## Recorded information
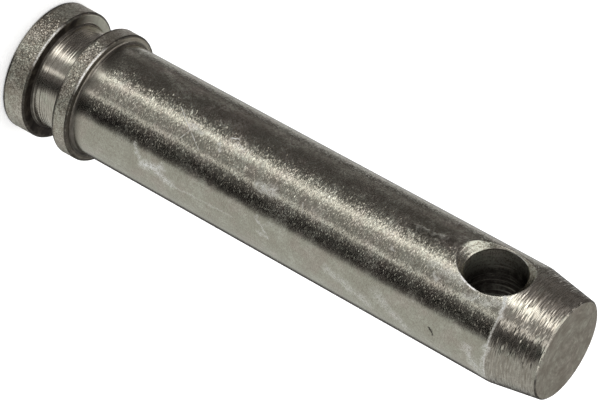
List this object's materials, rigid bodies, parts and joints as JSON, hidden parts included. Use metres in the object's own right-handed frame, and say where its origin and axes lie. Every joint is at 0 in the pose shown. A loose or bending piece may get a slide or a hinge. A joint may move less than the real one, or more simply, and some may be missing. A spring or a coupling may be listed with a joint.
{
  "type": "top link pin",
  "caption": "Turned steel hitch pin with a grooved, double-flanged head, a plain shaft, a tapered tip and a countersunk cross hole for a linch pin.",
  "frame": {"origin": "centre of the head's flat end face, which the pin stands on", "axes": "+Z along the pin from the head to the tapered tip, Y along the cross hole"},
  "size_m": [0.0293, 0.0292, 0.1328],
  "materials": {
    "plated_steel": "turned steel with a dull, patchy zinc plating"
  },
  "bodies": {
    "root": {"top_link_pin": "plated_steel"}
  },
  "joints": []
}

## Given task
Produce an exact copy of the whole listing.

## The reply
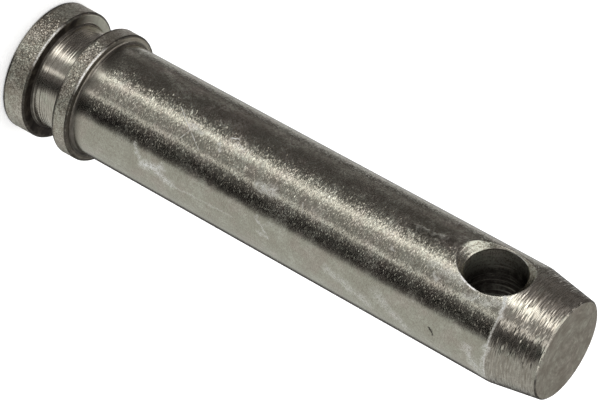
List this object's materials, rigid bodies, parts and joints as JSON, hidden parts included. Use metres in the object's own right-handed frame, and say where its origin and axes lie. Every joint is at 0 in the pose shown. A loose or bending piece may get a slide or a hinge. A joint may move less than the real one, or more simply, and some may be missing. A spring or a coupling may be listed with a joint.
{
  "type": "top link pin",
  "caption": "Turned steel hitch pin with a grooved, double-flanged head, a plain shaft, a tapered tip and a countersunk cross hole for a linch pin.",
  "frame": {"origin": "centre of the head's flat end face, which the pin stands on", "axes": "+Z along the pin from the head to the tapered tip, Y along the cross hole"},
  "size_m": [0.0293, 0.0292, 0.1328],
  "materials": {
    "plated_steel": "turned steel with a dull, patchy zinc plating"
  },
  "bodies": {
    "root": {"top_link_pin": "plated_steel"}
  },
  "joints": []
}